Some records
━━━━━━━━

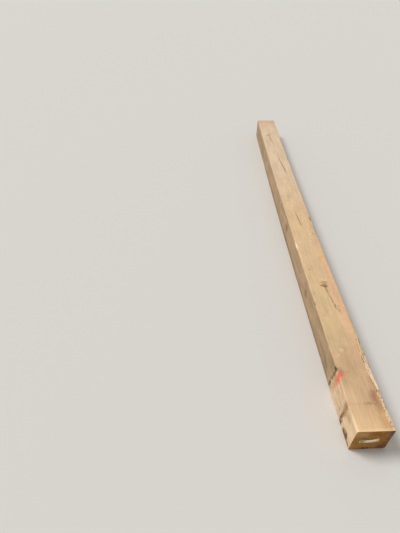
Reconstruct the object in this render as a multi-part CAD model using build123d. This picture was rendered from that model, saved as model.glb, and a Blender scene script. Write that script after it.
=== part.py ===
import math
import os

from build123d import *

# A pressure-treated timber post, nominal six by six inches, with a plastic tag stapled
# to one end. Everything is in millimetres. X runs across the post, +Y runs along it from
# the tagged end to the plain end, and +Z is up. It lies on its underside at Z = 0.

# The timber
post_width = 139.7
post_height = 139.7
post_length = 2743.2
crook = 11.0            # how far the middle bows towards -X as the timber dries
arris_radius = 6.0      # the planer eases the four long corners

# The pith, the heart of the tree, which the drying checks point at
pith_across = 9.0       # from the middle of the section
pith_up = 58.0          # from the underside

# The drying checks in the top face. They taper to nothing at both ends and follow the
# grain, which runs slightly across the post.
#   (middle along as a share of the length, middle across, length, drift, opening, depth)
drying_checks = [
    (0.8480, -3.0, 200.0, 23.0, 2.6, 22.0),
    (0.7050, 14.0, 300.0, 21.5, 4.6, 36.0),
    (0.4670, -4.0, 176.0, 11.0, 3.4, 28.0),
    (0.2334, 16.5, 146.0, 17.0, 3.0, 20.0),
]
check_stations = 6      # sections between the two tips of a check
check_sway = 0.8        # how far a check wanders from its straight course

# The torn corner, where the grain runs out of the upper arris on the +X side
#   (distance from the tagged end, how far it reaches across the top, and down the side)
torn_corner = [
    (410.0, 13.0, 3.0),
    (366.0, 18.0, 4.0),
    (322.0, 21.0, 4.5),
    (266.0, 22.0, 4.0),
    (206.0, 18.0, 3.5),
    (168.0, 14.0, 3.0),
    (158.0, 15.0, 10.0),
    (146.0, 14.0, 7.0),
    (122.0, 12.0, 6.5),
    (86.0, 12.0, 6.0),
    (62.0, 11.0, 5.5),
    (34.0, 8.0, 4.0),
]
torn_far_tip = 448.0
torn_near_tip = 12.0

# The tag, a strip of thin plastic that bulges a little between its staples
tag_length = 72.0
tag_height = 20.0
tag_thickness = 0.5
tag_bow = 2.2           # how far the middle stands off the timber
tag_corner_radius = 1.5
tag_tilt = 4.0          # the +X end is the higher one
tag_across = -8.0       # its middle, from the middle of the section
tag_up = 69.0           # its middle, from the underside

# The staples, one near each end of the tag
staple_inset = 6.0      # from the end of the tag to the middle of the crown
staple_crown = 11.0
staple_wire_width = 1.2
staple_wire_thickness = 0.6
staple_leg = 10.0
leg_clearance = 0.1     # round each leg, in the tag and in the timber
pad_margin = 1.5        # flat tag on the inner side of each crown

overshoot = 2.0         # how far a cutting shape reaches past the surface it cuts
tip_size = 0.05         # the blunt tip of a tapering cut, which stays outside the timber

# The middle line of the crooked timber is an arc about an upright line far out at +X.
# The origin is under the middle of the box that the bowed timber fills.
bow_radius = post_length**2 / (8 * crook)
bow_centre = (bow_radius - crook / 2, 0, 0)
bow_half_angle = math.degrees(post_length / 2 / bow_radius)


def place_along(along):
    """The place of the section at a distance from the tagged end: X across, Y along, Z up."""
    turn = bow_half_angle - math.degrees(along / bow_radius)
    return Pos(*bow_centre) * Rot(0, 0, turn) * Pos(-bow_radius, 0, 0)


def timber_blank():
    """The planed timber: a square section with eased corners, carried along the bow."""
    section = Pos(0, post_height / 2) * RectangleRounded(post_width, post_height, arris_radius)
    plain_end = place_along(post_length) * (Plane.XZ * section)
    return revolve(plain_end, Axis(bow_centre, (0, 0, 1)), 2 * bow_half_angle)


def wedge(along, *corners):
    """A triangle across the post at a distance from the tagged end, to loft a cut from."""
    return place_along(along) * make_face(Polyline(*[(x, 0, z) for x, z in corners], close=True))


def drying_check(share, across, length, drift, opening, depth):
    """The cutting shape of one check: a wedge that swells from nothing and dies away."""
    rim = post_height + overshoot

    def section(step):
        along = share * post_length + length * (step - 0.5)
        x = across - drift * (step - 0.5) + check_sway * math.sin(2 * math.pi * step)
        swell = math.sin(math.pi * step)
        reach = tip_size + (depth + overshoot) * swell**0.5
        half = tip_size + opening / 2 * (depth + overshoot) / depth * swell**0.7
        lean = (pith_across - across) * reach / (post_height - pith_up)
        return wedge(along, (x - half, rim), (x + half, rim), (x + lean, rim - reach))

    steps = [i / (check_stations + 1) for i in range(check_stations + 2)]
    return loft([section(step) for step in steps], ruled=True)


def torn_corner_cut():
    """The cutting shape of the torn corner: a plane that tilts and shifts along the arris."""
    edge = post_width / 2

    def section(along, across, down):
        run = math.hypot(across, down)
        past_across, past_down = overshoot * across / run, overshoot * down / run
        inner = (edge - across - past_across, post_height + past_down)
        lower = (edge + past_across, post_height - down - past_down)
        return wedge(along, inner, lower, (edge + across, post_height + down))

    rows = [(torn_far_tip, tip_size, tip_size), *torn_corner, (torn_near_tip, tip_size, tip_size)]
    return loft([section(*row) for row in rows], ruled=True)


# The tag and its staples are drawn with X along the tag, Z up its height and the timber's
# end face at Y = 0, and are then turned and moved onto the end face together.
tag_place = place_along(0) * Pos(tag_across, 0, tag_up) * Rot(0, -tag_tilt, 0)
staple_middles = [side * (tag_length / 2 - staple_inset) for side in (-1, 1)]
pad_inner_edge = tag_length / 2 - staple_inset - staple_wire_width / 2 - pad_margin
leg_offset = (staple_crown - staple_wire_thickness) / 2


def leg_holes(depth, front):
    """Holes for the four staple legs, from Y = -front to Y = depth."""
    across = staple_wire_width + 2 * leg_clearance
    up = staple_wire_thickness + 2 * leg_clearance
    hole = Pos(0, (depth - front) / 2, 0) * Box(across, depth + front, up)
    places = [Pos(x, 0, side * leg_offset) for x in staple_middles for side in (-1, 1)]
    return [place * hole for place in places]


def tag():
    """The tag: a flat pad at each end and a shallow arc between them, of even thickness."""

    def face_line(stand_off):
        ends, pads = tag_length / 2, pad_inner_edge
        left = Line((-ends, -stand_off), (-pads, -stand_off))
        arc = ThreePointArc((-pads, -stand_off), (0, -stand_off - tag_bow), (pads, -stand_off))
        right = Line((pads, -stand_off), (ends, -stand_off))
        return [left, arc, right]

    back, front = face_line(0), face_line(tag_thickness)
    sides = [Line(back[0] @ 0, front[0] @ 0), Line(back[2] @ 1, front[2] @ 1)]
    profile = make_face([*back, *front, *sides])
    strip = extrude(profile, amount=tag_height / 2, both=True, dir=(0, 0, 1))
    corners = strip.edges().filter_by(Axis.Y)
    strip = fillet(corners, tag_corner_radius)
    return strip - leg_holes(overshoot, tag_thickness + overshoot)


def staple(middle):
    """One staple: a flat crown over the tag and two legs driven into the timber."""
    reach = staple_leg + staple_wire_thickness
    outer = Rectangle(staple_crown, reach, align=(Align.CENTER, Align.MIN))
    inner = Rectangle(staple_crown - 2 * staple_wire_thickness, staple_leg, align=(Align.CENTER, Align.MIN))
    bend = outer - Pos(0, staple_wire_thickness) * inner
    shoulders = bend.vertices().filter_by(lambda v: v.Y < staple_wire_thickness / 2)
    bend = fillet(shoulders, 0.8 * staple_wire_thickness)
    wire = extrude(bend, amount=staple_wire_width / 2, both=True)
    return Pos(middle, -tag_thickness - staple_wire_thickness, 0) * Rot(0, -90, 0) * wire


post = timber_blank()
for check in drying_checks:
    post -= drying_check(*check)
post -= torn_corner_cut()
holes_in_timber = leg_holes(staple_leg - tag_thickness + leg_clearance, overshoot)
post -= [tag_place * hole for hole in holes_in_timber]

pieces = {
    "post": post,
    "end_tag": tag_place * tag(),
    "tag_staple_left": tag_place * staple(staple_middles[0]),
    "tag_staple_right": tag_place * staple(staple_middles[1]),
}

os.makedirs("parts", exist_ok=True)
for name, piece in pieces.items():
    export_step(piece, f"parts/{name}.step")
    size = piece.bounding_box().size
    print(name, round(piece.volume), "mm3", [round(v, 2) for v in (size.X, size.Y, size.Z)])
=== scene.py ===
import functools
import math
import random
import bpy
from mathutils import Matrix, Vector, noise


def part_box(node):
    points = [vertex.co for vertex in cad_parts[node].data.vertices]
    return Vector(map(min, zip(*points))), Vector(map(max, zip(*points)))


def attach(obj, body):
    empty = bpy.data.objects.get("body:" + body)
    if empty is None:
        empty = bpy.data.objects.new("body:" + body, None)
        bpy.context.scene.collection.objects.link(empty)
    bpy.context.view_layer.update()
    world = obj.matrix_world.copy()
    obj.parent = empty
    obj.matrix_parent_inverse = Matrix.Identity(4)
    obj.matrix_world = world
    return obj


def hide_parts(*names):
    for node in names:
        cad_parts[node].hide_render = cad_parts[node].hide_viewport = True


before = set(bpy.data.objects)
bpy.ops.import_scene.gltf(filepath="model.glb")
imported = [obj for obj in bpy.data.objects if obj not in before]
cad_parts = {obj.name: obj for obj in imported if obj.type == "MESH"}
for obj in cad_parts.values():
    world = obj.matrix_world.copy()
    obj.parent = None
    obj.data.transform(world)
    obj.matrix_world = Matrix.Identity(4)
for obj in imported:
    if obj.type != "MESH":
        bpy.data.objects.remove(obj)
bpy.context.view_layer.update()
print("frame loaded:", ", ".join(sorted(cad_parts)))

millimetre = 0.001

# The timber's sizes in millimetres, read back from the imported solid
lowCorner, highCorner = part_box("post")
postHeight = (highCorner.z - lowCorner.z) / millimetre
postWidth = postHeight  # the section is square
crook = (highCorner.x - lowCorner.x) / millimetre - postWidth
boxLength = (highCorner.y - lowCorner.y) / millimetre
postLength = boxLength - 4 * crook * postWidth / boxLength
bowRadius = postLength ** 2 / (8 * crook)
halfAngle = postLength / 2 / bowRadius


# Across, along and up on the straightened timber, in millimetres, to a point of the bowed one
def inFrame(across, along, up):
    turn = halfAngle - along / bowRadius
    reach = across - bowRadius
    x = bowRadius - crook / 2 + reach * math.cos(turn)
    return Vector((x, reach * math.sin(turn), up)) * millimetre


# sRGB hex to the linear colour that shaders want
def hexColour(code):
    channels = [int(code[i:i + 2], 16) / 255 for i in (1, 3, 5)]
    linear = [c / 12.92 if c <= 0.04045 else ((c + 0.055) / 1.055) ** 2.4 for c in channels]
    return (*linear, 1.0)


# Adds a shader node, sets it up, links or sets its inputs and hands back one of its outputs. The
# inputs are a list from the first one on or a dictionary, and a hex string is a colour. The mode is
# what a Math node does, or how a MapRange runs from one value to the other.
def addNode(tree, kind, inputs=(), mode=None, out=0, **settings):
    node = tree.nodes.new("ShaderNode" + kind)
    if kind == "Mix":  # every one here mixes colours
        settings["data_type"], out = "RGBA", 2
    if mode:
        settings["interpolation_type" if kind == "MapRange" else "operation"] = mode
    for name, value in settings.items():
        setattr(node, name, value)
    for key, value in inputs.items() if isinstance(inputs, dict) else enumerate(inputs):
        if isinstance(value, bpy.types.NodeSocket):
            tree.links.new(value, node.inputs[key])
        else:
            node.inputs[key].default_value = hexColour(value) if isinstance(value, str) else value
    return node.outputs[out] if len(node.outputs) else node


# Empties the nodes of a material or a world and hands back addNode for them
def emptyNodes(owner):
    owner.use_nodes = True
    owner.node_tree.nodes.clear()
    return functools.partial(addNode, owner.node_tree)


def smoothNoise(*place):
    return noise.noise(Vector(place))


def clamped(value):
    return min(1.0, max(0.0, value))


# Quads between rings of points that follow one another, from the first ring's first point on
def wallFaces(first, rings, around):
    faces = []
    for start in range(first, first + (rings - 1) * around, around):
        for i in range(around):
            a, b = start + i, start + (i + 1) % around
            faces.append((a, b, b + around, a + around))
    return faces


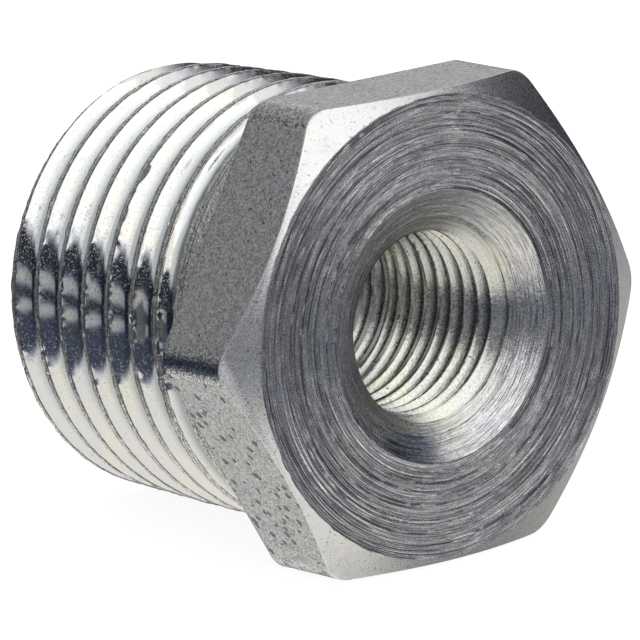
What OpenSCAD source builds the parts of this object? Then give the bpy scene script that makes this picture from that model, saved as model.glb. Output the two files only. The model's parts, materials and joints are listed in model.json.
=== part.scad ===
// Hexagon reducing bushing with a taper male thread and a smaller taper female thread.
// The pipe axis is X. The turned face of the head is at x = 0 and faces +X.
// The body is one piece of steel. Each module is one machined zone of it.

/* [Hexagon head] */
// Width across the flats, 7/8 in bar
hex_af = 22.225; // [22.2:0.005:26]
// Diameter across the rounded corners of the bar
corner_d = 25.2; // [24.8:0.1:25.6]
// Length of the head along the pipe axis
head_l = 5.1; // [4.5:0.1:8]
// Diameter of the turned front face
face_d = 21.8; // [20:0.1:22]
// Angle between the corner chamfer and the face
chamfer_a = 30; // [20:1:35]

/* [Male thread] */
// Threads per inch
male_tpi = 14; // [14:0.5:18]
// Length of the threaded shank, from the head to its end
shank_l = 14.8; // [14.2:0.1:16]
// Thread crest diameter at the small end
male_end_d = 20.4; // [20:0.05:21]
// Flat on each thread crest
male_flat = 0.26; // [0.2:0.01:0.4]
// Distance from the small end to the first crest
male_first = 1; // [0.9:0.05:1.1]
// Crests cut at full depth, counted from the small end
male_full = 6; // [5:1:6]
// Chamfer at the small end
male_lead = 0.5; // [0.3:0.1:0.8]

/* [Female thread] */
// Threads per inch
female_tpi = 27; // [27:1:28]
// Tapping drill diameter
drill_d = 8.7; // [8.6:0.05:9]
// Diameter of the countersunk mouth
mouth_d = 12.8; // [12:0.1:14]
// Thread root diameter at the head face
female_root_d = 10.24; // [10.1:0.02:10.4]
// Thread grooves in the bore
female_turns = 12; // [8:1:12]
// Chamfer where the drill leaves the shank
exit_chamfer = 0.5; // [0.2:0.1:0.8]

/* [Hidden] */
$fn = 96;
taper = 1 / 32;              // radius gained per length, from 1 in 16 on diameter
flank = tan(30);             // half of the 60 degree thread form
male_p = 25.4 / male_tpi;
male_depth = (male_p - male_flat) / 2 / flank;
female_p = 25.4 / female_tpi;
drill_r = drill_d / 2;
mouth_r = mouth_d / 2;
sink_l = (mouth_r - drill_r) * tan(30);
groove_0 = sink_l + 0.6 * female_p;
port_l = groove_0 + (female_turns - 0.2) * female_p;
end_x = -head_l - shank_l;

// Crest radius of the male thread, s from the small end
function crest_r(s) = male_end_d / 2 + s * taper;

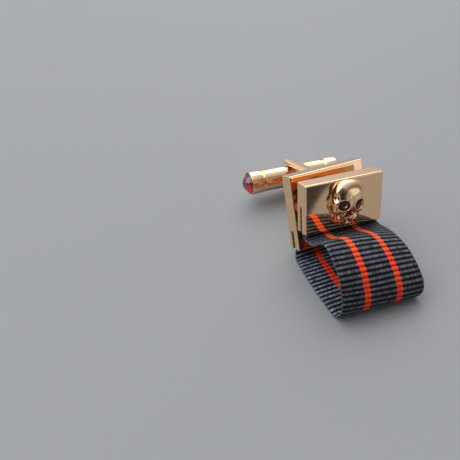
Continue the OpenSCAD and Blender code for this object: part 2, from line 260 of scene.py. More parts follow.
# %% [markdown]
# In an all white tent polished metal looks flat, so photographers stand a black card beside it. This
# one gives the block's face its dark upper corner. A full card would also show as a blot on the skull's
# forehead, so it is a corner piece whose long side is hollow, a curve drawn with one handle. It shows
# in reflections alone, as a card outside the picture would.

# %% Black card
CARD_AT, CARD_W, CARD_H, CARD_FACING = (17.3, -59.2, 12.7), 13.4, 12.6, 19
# the curve's handle, right of the card's corner and below it
HANDLE_RIGHT, HANDLE_DOWN = 5.0, 3.8
CURVE_POINTS = 12


def hide_from(piece, *rays):
    for ray in rays:
        setattr(piece, "visible_" + ray, False)


card_points = [(0, 0, 0)]
for t in np.linspace(0, 1, CURVE_POINTS):
    right = t * t * CARD_W + 2 * t * (1 - t) * HANDLE_RIGHT
    down = (1 - t) ** 2 * CARD_H + 2 * t * (1 - t) * HANDLE_DOWN
    card_points.append((right, 0, -down))
black_card, _, _ = new_finish("black_card", {"Base Color": linear("1C1C1C")})
card = mesh_piece("flag", card_points, [range(len(card_points))],
                  Matrix.Translation(CARD_AT) @ turn(CARD_FACING, "Z"), black_card)
hide_from(card, "camera", "diffuse", "shadow")
card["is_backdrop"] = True
print("card", CARD_W, "x", CARD_H, "mm")

# %% [markdown]
# A camera that looks across the floor would see the tent's dim shapes behind the cufflink. A studio
# hangs plain paper there. This backdrop is a large sphere round everything that only the camera sees,
# so the metal still mirrors the tent.

# %% Backdrop
PAPER_R = 2200

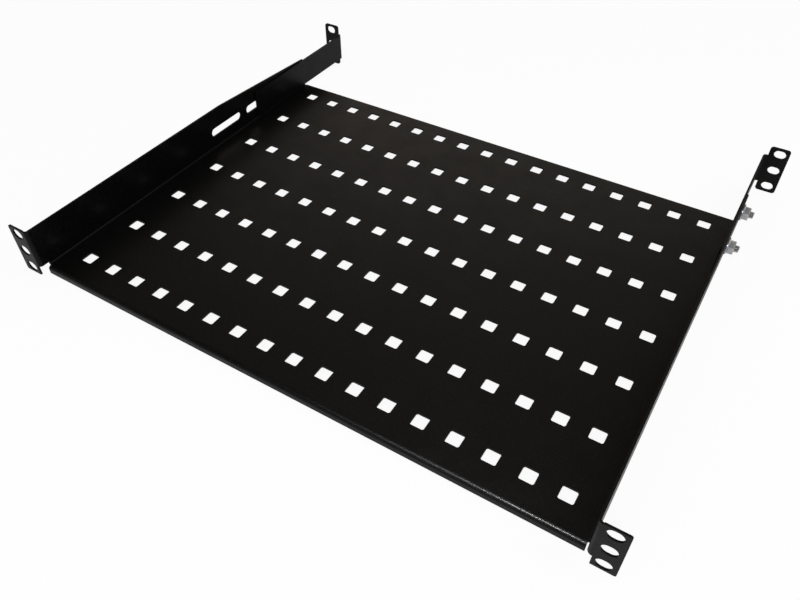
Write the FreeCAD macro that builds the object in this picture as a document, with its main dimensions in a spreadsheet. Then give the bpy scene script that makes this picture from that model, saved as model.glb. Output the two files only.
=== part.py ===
import FreeCAD, Part
import math
import os
from types import SimpleNamespace

import Sketcher
from FreeCAD import Placement, Rotation, Vector

# A vented 1U rack shelf: a folded sheet tray that bolts to the front rails by its two ears, and two
# sliding brackets inside its rear corners that bolt to the rear rails. Each bracket is clamped to
# the tray wall by two studs and two flange nuts.
#
# Frame: origin in the middle of the front ears' slots, on the ears' rear faces, which seat on the
# front rails. X runs across the rack to the right, Y to the rear, Z up. Millimetres.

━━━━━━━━

Look above for the line containing "post = timber_blank()". Output from there through the line containing "imported = [obj", exactly and inclusively.

=== Task result ===
post = timber_blank()
for check in drying_checks:
    post -= drying_check(*check)
post -= torn_corner_cut()
holes_in_timber = leg_holes(staple_leg - tag_thickness + leg_clearance, overshoot)
post -= [tag_place * hole for hole in holes_in_timber]

pieces = {
    "post": post,
    "end_tag": tag_place * tag(),
    "tag_staple_left": tag_place * staple(staple_middles[0]),
    "tag_staple_right": tag_place * staple(staple_middles[1]),
}

os.makedirs("parts", exist_ok=True)
for name, piece in pieces.items():
    export_step(piece, f"parts/{name}.step")
    size = piece.bounding_box().size
    print(name, round(piece.volume), "mm3", [round(v, 2) for v in (size.X, size.Y, size.Z)])
=== scene.py ===
import functools
import math
import random
import bpy
from mathutils import Matrix, Vector, noise


def part_box(node):
    points = [vertex.co for vertex in cad_parts[node].data.vertices]
    return Vector(map(min, zip(*points))), Vector(map(max, zip(*points)))


def attach(obj, body):
    empty = bpy.data.objects.get("body:" + body)
    if empty is None:
        empty = bpy.data.objects.new("body:" + body, None)
        bpy.context.scene.collection.objects.link(empty)
    bpy.context.view_layer.update()
    world = obj.matrix_world.copy()
    obj.parent = empty
    obj.matrix_parent_inverse = Matrix.Identity(4)
    obj.matrix_world = world
    return obj


def hide_parts(*names):
    for node in names:
        cad_parts[node].hide_render = cad_parts[node].hide_viewport = True


before = set(bpy.data.objects)
bpy.ops.import_scene.gltf(filepath="model.glb")
imported = [obj for obj in bpy.data.objects if obj not in before]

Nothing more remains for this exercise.